2組の男女は相次いでお勘定をして席を立ちます。どちらも二人で6千円前後。普通に飲んで食べると、このくらいの金額(ひとり3千円ほど)が「魚菜や」の相場だと思います。
燗酒(千福特撰)のおかわりをお願いしておいて、次なるつまみを選びます。
今夜の品書きは、おばんざいが、地ダコ、小いわし、タコ天、小いわし天、カキフライ、春野菜の天ぷら、鯛の白子煮、メバルの南ばん漬、フキの煮物、おから、わらびのわさび和え、海ぶどう、ちくぜん煮、ホーレン草のごま和え、うるめいわし。
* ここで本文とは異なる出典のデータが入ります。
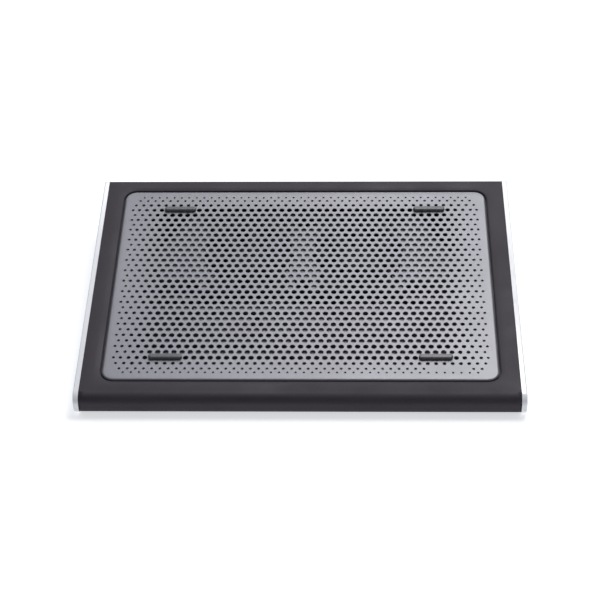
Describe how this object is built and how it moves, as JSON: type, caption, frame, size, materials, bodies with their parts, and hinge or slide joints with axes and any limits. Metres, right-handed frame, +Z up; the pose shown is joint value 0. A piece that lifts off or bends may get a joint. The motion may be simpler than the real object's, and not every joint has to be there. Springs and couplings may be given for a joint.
{
  "type": "laptop cooling pad",
  "caption": "Wedge-shaped laptop cooling mat with a perforated metal deck, rubber stops, soft black body, white end caps and spinning fans inside.",
  "frame": {"origin": "middle of the outline, on the surface that the mat stands on", "axes": "+Z up, +Y towards the high rear edge with the power inlet, +X to the right seen from the low front edge"},
  "size_m": [0.4, 0.2934, 0.0579],
  "materials": {
    "plate_metal": "satin, finely blasted sheet",
    "tray_plastic": "light grey moulded plastic",
    "cover_soft": "soft black skin with a fine grain",
    "pad_foam": "black foam-backed knit",
    "shell_plastic": "black moulded plastic, fine texture",
    "cap_plastic": "glossy white",
    "grip_rubber": "matte black",
    "stop_rubber": "matte dark grey",
    "fan_plastic": "black moulded plastic",
    "bearing_brass": "turned",
    "board_green": "lacquered circuit board",
    "core_steel": "stamped and turned",
    "coil_copper": "enamelled copper wire",
    "magnet_ferrite": "dark ferrite",
    "screw_steel": "blackened",
    "socket_metal": "nickel plated",
    "insert_black": "black moulded plastic",
    "plug_white": "off-white moulded plastic",
    "lead_sleeve": "black sleeve"
  },
  "bodies": {
    "mat": {"mesh_plate": "plate_metal", "vent_tray": "tray_plastic", "soft_cover": "cover_soft", "base_pad": "pad_foam", "inner_frame": "shell_plastic", "floor_shell": "shell_plastic", "inlet_bezel": "shell_plastic", "board_stand": "shell_plastic", "rear_vent_left": "shell_plastic", "rear_vent_right": "shell_plastic", "intake_guard_left": "shell_plastic", "intake_guard_right": "shell_plastic", "end_cap_left": "cap_plastic", "end_cap_right": "cap_plastic", "grip_front": "grip_rubber", "grip_rear": "grip_rubber", "stop_front_left": "stop_rubber", "stop_front_right": "stop_rubber", "stop_rear_left": "stop_rubber", "stop_rear_right": "stop_rubber", "fan_frame_left": "fan_plastic", "fan_bearing_left": "bearing_brass", "fan_board_left": "board_green", "fan_core_left": "core_steel", "fan_coils_left": "coil_copper", "fan_lead_left": "lead_sleeve", "fan_frame_right": "fan_plastic", "fan_bearing_right": "bearing_brass", "fan_board_right": "board_green", "fan_core_right": "core_steel", "fan_coils_right": "coil_copper", "fan_lead_right": "lead_sleeve", "case_screws": "screw_steel", "tray_screws": "screw_steel", "fan_screws": "screw_steel", "board_screws": "screw_steel", "socket_shell": "socket_metal", "socket_insert": "insert_black", "board_parts": "insert_black", "power_board": "board_green", "lead_plugs": "plug_white"},
    "rotor_left": {"fan_rotor_left": "fan_plastic", "fan_magnet_left": "magnet_ferrite", "fan_shaft_left": "core_steel"},
    "rotor_right": {"fan_rotor_right": "fan_plastic", "fan_magnet_right": "magnet_ferrite", "fan_shaft_right": "core_steel"}
  },
  "joints": [
    {"name": "fan_left_spin", "type": "hinge", "parent": "mat", "child": "rotor_left", "pos_m": [-0.052, 0.03789, 0.0392], "axis": [0, -0.1305, 0.9914], "continuous": true},
    {"name": "fan_right_spin", "type": "hinge", "parent": "mat", "child": "rotor_right", "pos_m": [0.052, 0.03789, 0.0392], "axis": [0, -0.1305, 0.9914], "continuous": true}
  ]
}
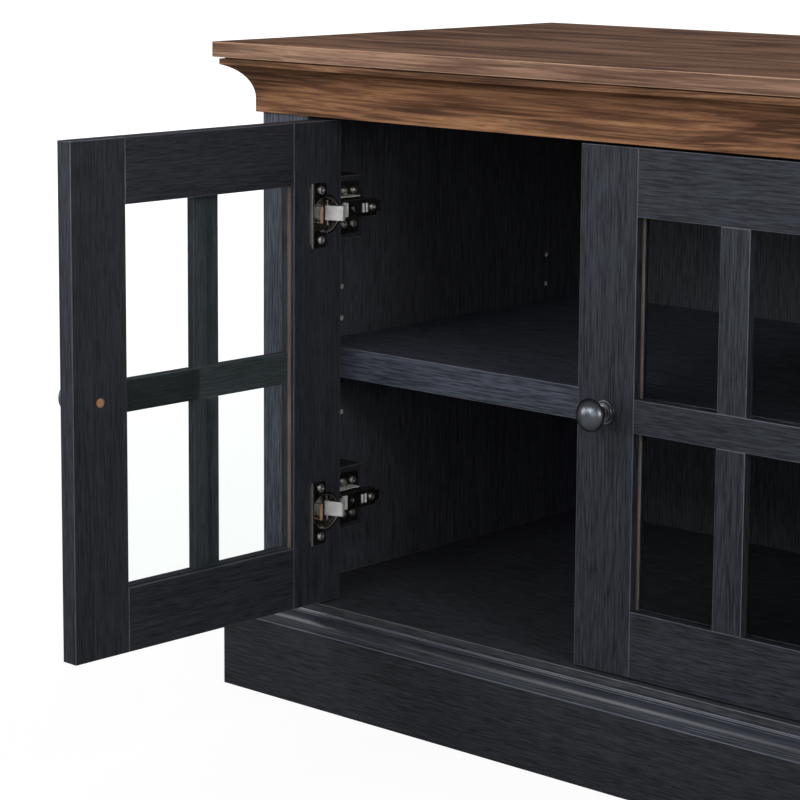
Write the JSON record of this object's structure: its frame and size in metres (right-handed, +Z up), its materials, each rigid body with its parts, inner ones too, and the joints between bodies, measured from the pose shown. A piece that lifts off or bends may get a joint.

おでんは、アキレス、ロールキャベツ、はんぺん、じゃが芋、玉子、大根、こんにゃく、こんぶ、厚あげ、がんもどき、がんす、ウィンナー、きんちゃく、ごぼう天、しらたきで、関西風と関東風の両方の味が選べます。関西風おでんの代表格である“牛スジ(アキレス)”と、関東風おでんの代表格である“はんぺん”とが同居してるのがおもしろいでしょう?
そんな中から、フキの煮物を注文します。1品目の鯛白子煮がものすごく美味しかったし、今シーズン、まだフキを食べていないので、煮物の連続となるけどフキ煮物にしたのでした。
地元・呉でとれたというフキは、春らしいえぐみが残っていて実にいい。これを佃煮の状態にまで煮込むと、小さく小さくなってしまうんだそうです。
10時になると閉店準備に入り、残っていたおからを少し出してくれました。
ここのおからは、具だくさんのしっとりタイプ。殻つきの小エビなんかも入ってるのがうまいんだな。
最後に、ほぐした梅干をまぶした小さなおむすびを2個いただいて、今日のお勘定は2,900円でした。やぁ、おいしかった。どうもごちそうさま。